The Verdict: Is Five Days Enough?
Yes, if the itinerary is designed with precision. No, if the goal is relaxation. The user’s trip was a sprint. It required early mornings, long drives, and a willingness to pay for speed (flights, private guides, balloon). The safari delivered exactly what the traveler wanted: the Big Five, the balloon, the baby animals. But the thread also included a counter-story: a traveler who spent ten days in the Mara and saw only three of the Big Five. Luck matters. Season matters. The quality of the guide matters more.
For those planning a first-time safari, the advice from the Reddit community is clear: do not compress excessively unless you have a specific list. If you want the Big Five in five days, book Amboseli-Mara, go in late September, and allocate $2,500 to $3,000. Accept that you will be tired. Accept that you might miss something. The balloon ride is worth it. (Yes, even at $450.)
The real takeaway is not the checklist. It is the memory of the silence at dawn, the smell of dust and grass, the weight of the binoculars in your hand. The five-day safari is a design problem. The solution is a balance of speed and stillness. The user solved it. The next traveler will solve it differently.

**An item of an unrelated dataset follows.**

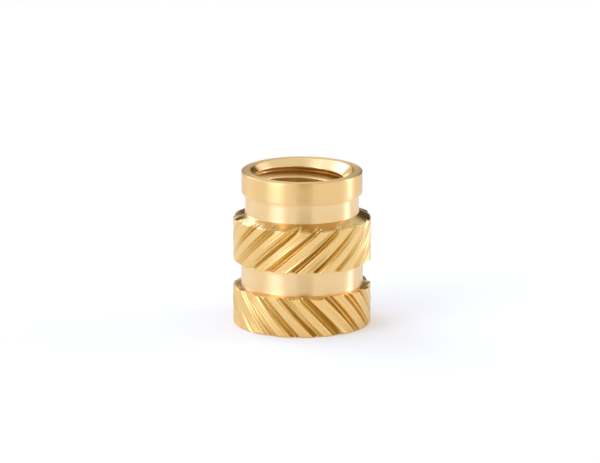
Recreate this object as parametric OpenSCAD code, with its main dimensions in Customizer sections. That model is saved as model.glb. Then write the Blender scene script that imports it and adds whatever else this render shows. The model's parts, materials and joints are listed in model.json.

The Unspoken Rule: Leave Room for the Unexpected
The final image in the user’s post was not an animal. It was a photograph of the empty plains at midday, the heat shimmering above the grass. No animals. No action. Just the land. That image, the user wrote, was their favorite. Because it forced them to see the stage before the actors arrived.
That is the emotional architecture of a safari. The anticipation, the waiting, the sudden movement. The five-day traveler experiences this in high-speed mode. The reward is not just a list of species. It is a reshaped sense of time. The balloon ride, the early mornings, the frantic game drives—they all conspire to compress experience into memory. Whether that is worth the cost is a question only the traveler can answer. But from the outside, watching the photos, the answer seems to be a quiet, unequivocal yes.